To reverse judicialisation of the electoral process in Nigeria
The deep insertion of the judiciary in disputes over nomination is unhealthy for our electoral process. It’s one of the avoidable instances of judicialisation of politics; or more appropriately, the judicialisation of the electoral process in Nigeria.
As we can all attest from our experience in the last 24 years, there is virtually no way the Iron Law of Oligarchy can be avoided in the internal management of political parties. This is a tried and tested fact all over the world. In plain truth, politicking cannot be avoided in the internal management of political parties. Given this reality, it is virtually impossible for the legislature to regulate in details how political parties ultimately choose their candidates, let alone granting the courts enormous powers to judicially review the process of nomination.
The courts are adjudicatory bodies, without appropriate adjudicatory tools to judicially review the nomination process of political parties, which is inherently a political process. It is therefore imperative to allow politicians to learn to play their political games without the urge to resort to the courts at the slightest provocation.
In any event, political parties are actually non-public entities which are not created by law but only accorded recognition by the Independent National Electoral Commission (INEC) to field candidates for elections after being registered. Why then should the legislature be so keen on legislating every aspect of the internal management of political parties including how they relate with each other internally? Why should the courts in tow be required to adjudicate such matters in the manner they currently do, to the extent of setting aside popular votes?
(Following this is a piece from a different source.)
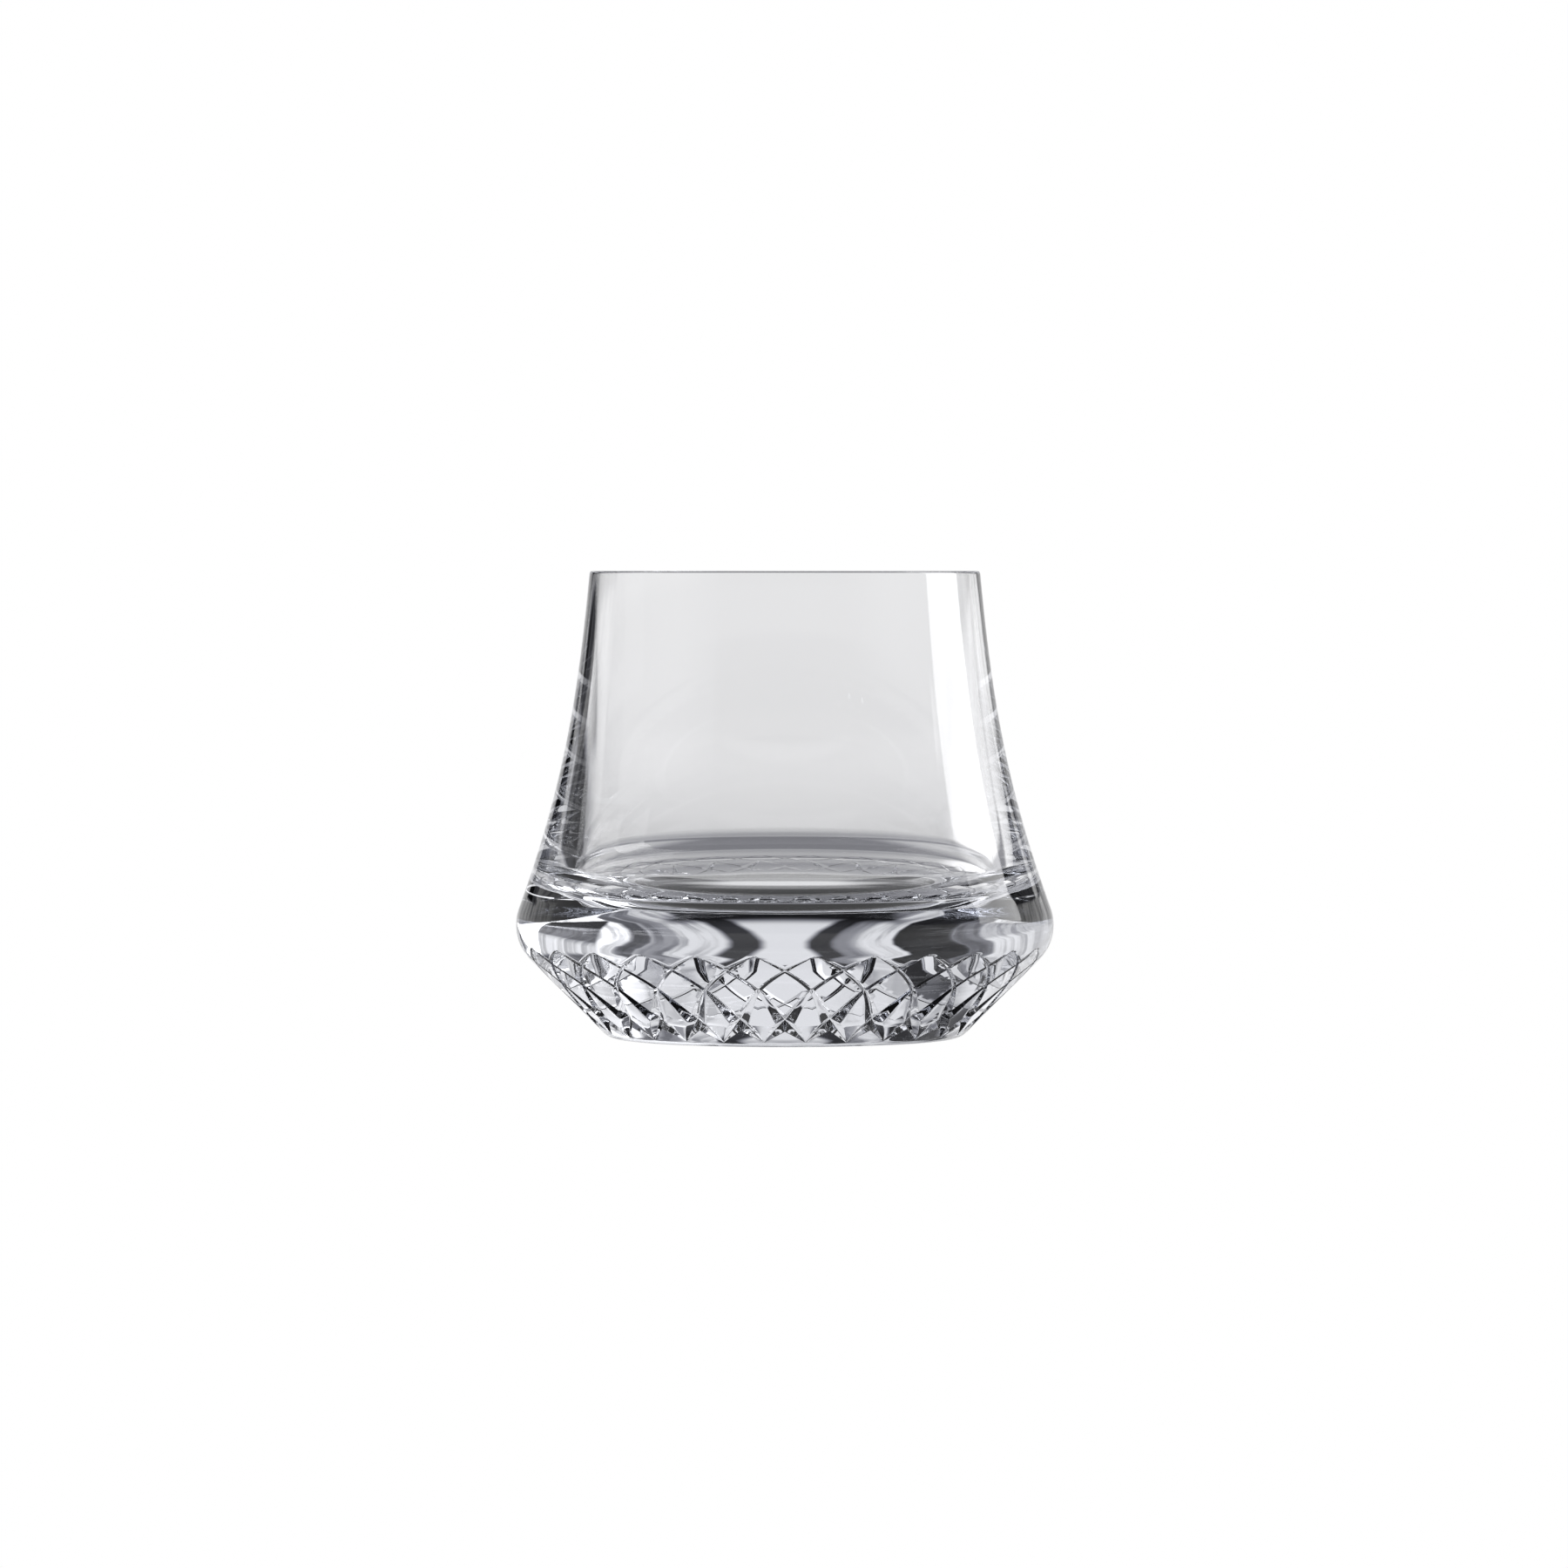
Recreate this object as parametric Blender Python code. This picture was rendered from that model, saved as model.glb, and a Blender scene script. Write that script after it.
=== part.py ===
"""Cut-crystal whiskey tumbler, one solid piece of clear glass standing on its foot.

The tumbler is centred on the Z axis and rests on Z = 0. Everything is in metres.
From the foot up: a flat polished foot, a 45 degree cone, a round belly and a wall that
sweeps in to the rim. Two mirrored families of V-shaped cuts cross on the cone and leave
rows of diamond lands between them. Inside, a straight-sided well stops high above the
foot, so the bottom is a thick lens of glass.
"""
import math

import bmesh
import bpy
from mathutils import Vector

MM = 0.001

# Overall size
HEIGHT = 85.0 * MM
RIM_RADIUS = 35.6 * MM
BELLY_RADIUS = 49.0 * MM

# Outside
BELLY_HEIGHT = 20.6 * MM          # level of the widest point
BELLY_ROUNDING = 9.0 * MM         # radius of the arc around the belly
BELLY_LEAN = math.radians(20.0)   # lean of the wall where it leaves the belly
CONE_SLOPE = math.radians(45.0)   # slope of the cone under the belly
FOOT_ROUNDING = 3.0 * MM
RIM_LEAN = math.radians(5.4)      # lean of the outside wall at the rim
SWEEP_LOW = 24.0 * MM             # reach of the sweep's lower handle
SWEEP_HIGH = 22.0 * MM            # reach of the sweep's upper handle

# Inside
RIM_THICKNESS = 1.0 * MM
FLOOR_HEIGHT = 23.5 * MM
WELL_RADIUS = 38.7 * MM           # where wall and floor would meet without the corner
WELL_ROUNDING = 6.0 * MM
WELL_LEAN = math.radians(7.0)     # lean of the inside wall above the corner
WELL_HANDLE_HIGH = 20.0 * MM
WELL_HANDLE_LOW = 18.0 * MM

# Cut pattern: cuts start at the peaks, cross on three levels and run out at the tips
CUTS = 28                         # cuts in each of the two families
PEAK_HEIGHT = 17.1 * MM
CROSSING_HEIGHTS = (14.3 * MM, 10.6 * MM, 4.5 * MM)
CUT_HALF_WIDTHS = (0.36 * MM, 0.45 * MM, 1.4 * MM)    # at the three crossings
TIP_HEIGHT = 0.9 * MM
LEVEL_HEIGHTS = (PEAK_HEIGHT,) + CROSSING_HEIGHTS + (TIP_HEIGHT,)
CUT_DEPTH_TO_WIDTH = 0.8          # depth of a cut over its half width

# Mesh resolution
SIDES_PER_CUT = 4
SIDES = CUTS * SIDES_PER_CUT
HALF_STEP = math.pi / CUTS        # angle between neighbouring crossings on two levels
FOOT_STEPS = 3
BELLY_STEPS = 5
OUTSIDE_STEPS = 9
LIP_STEPS = 4
INSIDE_STEPS = 5
CORNER_STEPS = 5
CREASE = math.radians(25.0)       # edges sharper than this stay crisp


def arc(centre, radius, start, end, count):
    """Points (r, z) on an arc, from angle start to angle end."""
    points = []
    for index in range(count + 1):
        angle = start + (end - start) * index / count
        points.append((centre[0] + radius * math.cos(angle), centre[1] + radius * math.sin(angle)))
    return points


def sweep(start, start_handle, end_handle, end, count):
    """Points (r, z) inside a cubic Bezier curve, without its two ends."""
    points = []
    for index in range(1, count):
        t = index / count
        weights = ((1 - t) ** 3, 3 * t * (1 - t) ** 2, 3 * t * t * (1 - t), t ** 3)
        knots = (start, start_handle, end_handle, end)
        points.append(tuple(sum(w * knot[axis] for w, knot in zip(weights, knots)) for axis in (0, 1)))
    return points


def belly_centre():
    return (BELLY_RADIUS - BELLY_ROUNDING, BELLY_HEIGHT)


def foot_edge_radius():
    """Radius where the cone would reach Z = 0 without the rounding of the foot."""
    centre = belly_centre()
    start_radius = centre[0] + BELLY_ROUNDING * math.cos(CONE_SLOPE)
    start_height = centre[1] - BELLY_ROUNDING * math.sin(CONE_SLOPE)
    return start_radius - start_height / math.tan(CONE_SLOPE)


def cone_radius(height):
    """Outside radius on the cone and on the lower half of the belly arc."""
    centre = belly_centre()
    if height > centre[1] - BELLY_ROUNDING * math.sin(CONE_SLOPE):
        return centre[0] + math.sqrt(BELLY_ROUNDING ** 2 - (height - centre[1]) ** 2)
    return foot_edge_radius() + height / math.tan(CONE_SLOPE)


def foot_profile():
    """Outside profile from the flat foot up to the level of the tips."""
    flat_radius = foot_edge_radius() - FOOT_ROUNDING * math.tan(CONE_SLOPE / 2)
    rounding = arc((flat_radius, FOOT_ROUNDING), FOOT_ROUNDING, -math.pi / 2, -CONE_SLOPE, FOOT_STEPS)
    return rounding[:-1]


def wall_profile():
    """Outside from just above the peaks, over the rim and down the well to its corner."""
    centre = belly_centre()
    peak_angle = math.asin((PEAK_HEIGHT - centre[1]) / BELLY_ROUNDING)
    profile = arc(centre, BELLY_ROUNDING, peak_angle, BELLY_LEAN, BELLY_STEPS)[1:]

    lip_radius = RIM_THICKNESS / 2
    rim = (RIM_RADIUS, HEIGHT - lip_radius)
    belly_top = profile[-1]
    low_handle = (belly_top[0] - SWEEP_LOW * math.sin(BELLY_LEAN),
                  belly_top[1] + SWEEP_LOW * math.cos(BELLY_LEAN))
    high_handle = (rim[0] + SWEEP_HIGH * math.sin(RIM_LEAN), rim[1] - SWEEP_HIGH * math.cos(RIM_LEAN))
    profile += sweep(belly_top, low_handle, high_handle, rim, OUTSIDE_STEPS)
    profile += arc((RIM_RADIUS - lip_radius, HEIGHT - lip_radius), lip_radius, 0, math.pi, LIP_STEPS)

    lip_inside = profile[-1]
    corner = (WELL_RADIUS - WELL_ROUNDING, FLOOR_HEIGHT + WELL_ROUNDING)
    rounding = arc(corner, WELL_ROUNDING, WELL_LEAN, -math.pi / 2, CORNER_STEPS)
    wall_end = rounding[0]
    high_handle = (lip_inside[0], lip_inside[1] - WELL_HANDLE_HIGH)
    low_handle = (wall_end[0] - WELL_HANDLE_LOW * math.sin(WELL_LEAN),
                  wall_end[1] + WELL_HANDLE_LOW * math.cos(WELL_LEAN))
    profile += sweep(lip_inside, high_handle, low_handle, wall_end, INSIDE_STEPS)
    return profile + rounding


def ring(mesh, radius, height):
    """One level circle of vertices."""
    vertices = []
    for side in range(SIDES):
        angle = side * 2 * math.pi / SIDES
        vertices.append(mesh.verts.new((radius * math.sin(angle), -radius * math.cos(angle), height)))
    return vertices


def skin(mesh, lower, upper):
    """Quads between two circles; the outward side follows the profile's direction."""
    for side in range(SIDES):
        following = (side + 1) % SIDES
        mesh.faces.new((lower[side], lower[following], upper[following], upper[side]))


def on_surface(step, height, depth=0.0):
    """Point on the cone, step half steps round from the front, sunk in by depth."""
    radius = cone_radius(height) - depth * math.sin(CONE_SLOPE)
    angle = step * HALF_STEP
    sunk = height + depth * math.cos(CONE_SLOPE)
    return Vector((radius * math.sin(angle), -radius * math.cos(angle), sunk))


def crossing(mesh, level, step):
    """The five vertices where two cuts cross: the sunk middle and the four land corners."""
    height = LEVEL_HEIGHTS[level]
    half_width = CUT_HALF_WIDTHS[level - 1]
    slant = (LEVEL_HEIGHTS[level - 1] - LEVEL_HEIGHTS[level + 1]) / 2 / math.sin(CONE_SLOPE)
    lean = math.atan2(cone_radius(height) * HALF_STEP, slant)
    along = half_width / math.sin(lean) * math.sin(CONE_SLOPE)
    around = half_width / math.cos(lean) / (cone_radius(height) * HALF_STEP)
    depth = half_width * CUT_DEPTH_TO_WIDTH
    return {
        "middle": mesh.verts.new(on_surface(step, height, depth)),
        "top": mesh.verts.new(on_surface(step, height + along)),
        "bottom": mesh.verts.new(on_surface(step, height - along)),
        "left": mesh.verts.new(on_surface(step - around, height)),
        "right": mesh.verts.new(on_surface(step + around, height)),
    }


def cut_band(mesh, tip_ring, peak_ring):
    """Lands and cut flanks between the circle of the tips and the circle of the peaks."""
    last_level = len(CROSSING_HEIGHTS) + 1
    steps = 2 * CUTS
    nodes = {}
    for level in range(last_level + 1):
        for step in range((level + 1) % 2, steps, 2):
            if level in (0, last_level):
                end_ring = peak_ring if level == 0 else tip_ring
                end = end_ring[step * SIDES_PER_CUT // 2]
                nodes[level, step] = dict.fromkeys(("middle", "top", "bottom", "left", "right"), end)
            else:
                nodes[level, step] = crossing(mesh, level, step)

    def node(level, step):
        return nodes[level, step % steps]

    def face(*vertices):
        distinct = list(dict.fromkeys(vertices))
        if len(distinct) > 2:
            mesh.faces.new(distinct)

    for level in range(1, last_level):
        for step in range(level % 2, steps, 2):
            top = node(level - 1, step)["bottom"]
            bottom = node(level + 1, step)["top"]
            left = node(level, step - 1)["right"]
            right = node(level, step + 1)["left"]
            crown = mesh.verts.new(on_surface(step, LEVEL_HEIGHTS[level]))
            for one, other in ((top, left), (left, bottom), (bottom, right), (right, top)):
                face(crown, one, other)

    for level in range(last_level):
        for step in range((level + 1) % 2, steps, 2):
            start = node(level, step)
            for turn, near, far in ((-1, "left", "right"), (1, "right", "left")):
                end = node(level + 1, step + turn)
                outer = (start["middle"], start[near], end["top"], end["middle"])
                inner = (start["bottom"], start["middle"], end["middle"], end[far])
                face(*(outer if turn < 0 else outer[::-1]))
                face(*(inner if turn < 0 else inner[::-1]))

    quarter = SIDES_PER_CUT // 2
    for step in range(0, steps, 2):
        below_peaks = node(1, step)["top"]
        above_tips = node(last_level - 1, step)["bottom"]
        for side in range((step - 1) * quarter, (step + 1) * quarter):
            following = (side + 1) % SIDES
            face(below_peaks, peak_ring[following], peak_ring[side])
            face(above_tips, tip_ring[side % SIDES], tip_ring[following])


def glass_material():
    """Clear lead-free crystal, very slightly grey in the thick base."""
    material = bpy.data.materials.new("clear_crystal")
    material.use_nodes = True
    shader = material.node_tree.nodes["Principled BSDF"]
    shader.inputs["Base Color"].default_value = (0.93, 0.94, 0.95, 1.0)
    shader.inputs["Metallic"].default_value = 0.0
    shader.inputs["Roughness"].default_value = 0.02
    shader.inputs["IOR"].default_value = 1.52
    shader.inputs["Transmission Weight"].default_value = 1.0
    return material


def glass_body():
    mesh = bmesh.new()
    foot = [ring(mesh, radius, height) for radius, height in foot_profile()]
    tip_ring = ring(mesh, cone_radius(TIP_HEIGHT), TIP_HEIGHT)
    peak_ring = ring(mesh, cone_radius(PEAK_HEIGHT), PEAK_HEIGHT)
    wall = [ring(mesh, radius, height) for radius, height in wall_profile()]

    mesh.faces.new(foot[0][::-1])
    for lower, upper in zip(foot + [tip_ring], (foot + [tip_ring])[1:]):
        skin(mesh, lower, upper)
    cut_band(mesh, tip_ring, peak_ring)
    for lower, upper in zip([peak_ring] + wall, wall):
        skin(mesh, lower, upper)
    mesh.faces.new(wall[-1])

    for face in mesh.faces:
        face.smooth = True
    for edge in mesh.edges:
        if edge.calc_face_angle(0.0) > CREASE:
            edge.smooth = False
    data = bpy.data.meshes.new("glass_body")
    mesh.to_mesh(data)
    mesh.free()
    body = bpy.data.objects.new("glass_body", data)
    body.data.materials.append(glass_material())
    bpy.context.scene.collection.objects.link(body)
    return body


for existing in list(bpy.data.objects):
    bpy.data.objects.remove(existing)
glass_body()
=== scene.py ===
"""Looks of the cut-crystal whiskey tumbler: the fine glass body, its material and the studio.

Everything is in metres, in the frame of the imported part: the tumbler stands on Z = 0 around
the Z axis, and the camera looks along +Y.
"""
import math

import bmesh
import bpy
import numpy as np
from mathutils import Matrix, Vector


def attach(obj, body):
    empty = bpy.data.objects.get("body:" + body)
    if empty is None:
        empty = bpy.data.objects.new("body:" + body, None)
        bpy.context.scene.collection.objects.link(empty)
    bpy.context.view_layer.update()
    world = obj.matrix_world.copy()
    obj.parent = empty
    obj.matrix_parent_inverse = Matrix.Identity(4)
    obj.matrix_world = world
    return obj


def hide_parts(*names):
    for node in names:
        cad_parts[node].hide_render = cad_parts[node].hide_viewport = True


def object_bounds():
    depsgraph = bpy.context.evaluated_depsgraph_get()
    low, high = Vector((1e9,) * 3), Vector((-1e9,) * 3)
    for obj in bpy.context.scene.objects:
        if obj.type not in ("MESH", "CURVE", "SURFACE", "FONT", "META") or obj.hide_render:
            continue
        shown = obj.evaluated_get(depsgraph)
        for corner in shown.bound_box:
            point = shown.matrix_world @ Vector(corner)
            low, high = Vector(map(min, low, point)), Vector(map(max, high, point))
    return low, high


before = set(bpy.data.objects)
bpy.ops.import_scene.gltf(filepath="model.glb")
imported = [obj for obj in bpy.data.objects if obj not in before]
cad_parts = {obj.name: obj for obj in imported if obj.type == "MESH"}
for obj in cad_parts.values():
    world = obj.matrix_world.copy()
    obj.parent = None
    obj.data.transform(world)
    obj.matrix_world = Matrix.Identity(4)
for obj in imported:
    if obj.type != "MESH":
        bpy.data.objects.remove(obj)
cad_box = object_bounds()

MM = 0.001

# The part's own dimensions, taken from the frame or repeated from the part
HEIGHT = cad_box[1][2]
BELLY_RADIUS = 49.0 * MM
RIM_RADIUS = 35.6 * MM
BELLY_HEIGHT = 20.6 * MM
BELLY_ROUNDING = 9.0 * MM
BELLY_LEAN = math.radians(20.0)
CONE_SLOPE = math.radians(45.0)
FOOT_ROUNDING = 3.0 * MM
RIM_LEAN = math.radians(5.4)
SWEEP_LOW = 24.0 * MM
SWEEP_HIGH = 22.0 * MM
RIM_THICKNESS = 1.0 * MM
FLOOR_HEIGHT = 23.5 * MM
WELL_RADIUS = 38.7 * MM
WELL_ROUNDING = 6.0 * MM
WELL_LEAN = math.radians(7.0)
WELL_HANDLE_HIGH = 20.0 * MM
WELL_HANDLE_LOW = 18.0 * MM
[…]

Our current electoral process seems to be quite ambitious and expensive, giving the courts virtually limitless powers in electoral disputes. In addition to many things it seeks to achieve, the process goes to the extent of covering everything that a political party does in nominating its candidates for an election. This has empowered our courts to undertake judicial review of the nomination process, either as a pre-election matter; or as a post-election petition matter.
The effect of the insertion of the judiciary into the affairs of political parties is what manifests in controversial decisions which appear to trump the will of the people. Even as courts are only performing their duty to interpret the law passed by the legislature, many citizens cannot appreciate this. They perceive the courts as having been captured by the powers that be.
Therefore, to reverse the challenge of judicialisation of Nigeria’s electoral process, it is recommended as follows:
1. The alteration of provisions of the Constitution and amendment of provisions of the Electoral Act, 2022 which insert the courts too deeply into the fray in electoral disputes especially at the point of nomination.
2. The amendment of provisions of the Electoral Act (section 134 especially) that allows a political party or its candidate to challenge the nomination of the candidate of another political party as a ground in an election petition.
Professor Omoregie, SAN, the director of Legislative Support Services, National Institute for Legislative and Democratic Studies, National Assembly, Abuja made the remark at the Citizens Townhall on Electoral Reform organised by the National Assembly Joint Committee on Electoral Matters held in Abuja recently.